Analysing My Own Games: Playing on Both Sides of the Board
Some losses are so painful to go through.
I'm not talking about the ones where you lose in under 20 moves, nor the ones where you were completely outplayed nor the ones where you blunder a piece.
I'm talking about the ones where all game you build small advantages: obtain more space, make his pieces passive, total control and domination of the centre and both flanks only to throw it away in one move.
Playing White in the above position I have obtained winning advantages ... my Bishop on d6 cuts the opponent in two, I have made his Knight on h7 become totally out of play, his King is shut out on the edge of the board, my Rook is bearing down ready to advance with b5, his heavy pieces are entirely passive.
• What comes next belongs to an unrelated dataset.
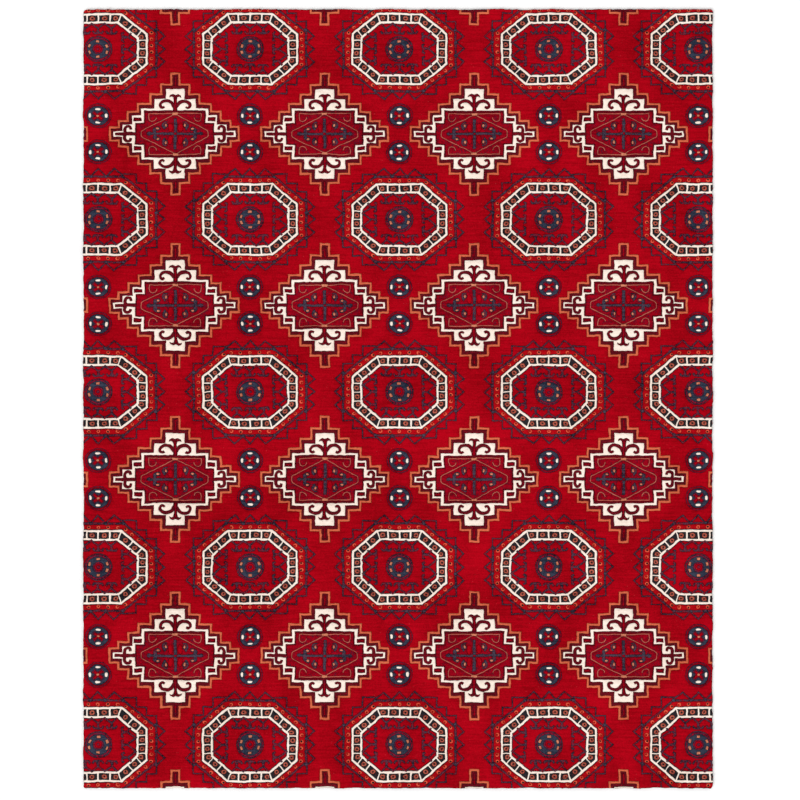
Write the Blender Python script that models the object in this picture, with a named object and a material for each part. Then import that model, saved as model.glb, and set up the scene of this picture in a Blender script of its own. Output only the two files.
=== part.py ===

Black has just played Qe8 to d8. During the game I felt extremely comfortable, lulled by how passive my opponent was (often a sign of danger looming). I had thought his threat was to play Qb6 or Qh4. To that end, I wanted to prevent him from both, and so played Qf2. I had totally missed my opponent's intentions
I had seen the move c5, but didn't know how to follow up after Ka7. GM Bojkov showed me the idea Rg3 not so much to threaten the g7 pawn with tempo, but to clear the way for the a-pawn to advance. The Rxg7 tactic would have been very beautiful to play.
This taught me a lot. It showed me how I don't consider playing on both sides of the board. I was entirely fixated on the Queenside attack, I never considered opportunities to combine that with weakness on the Kingside (g7). This was a hallmark of Alekhine's play.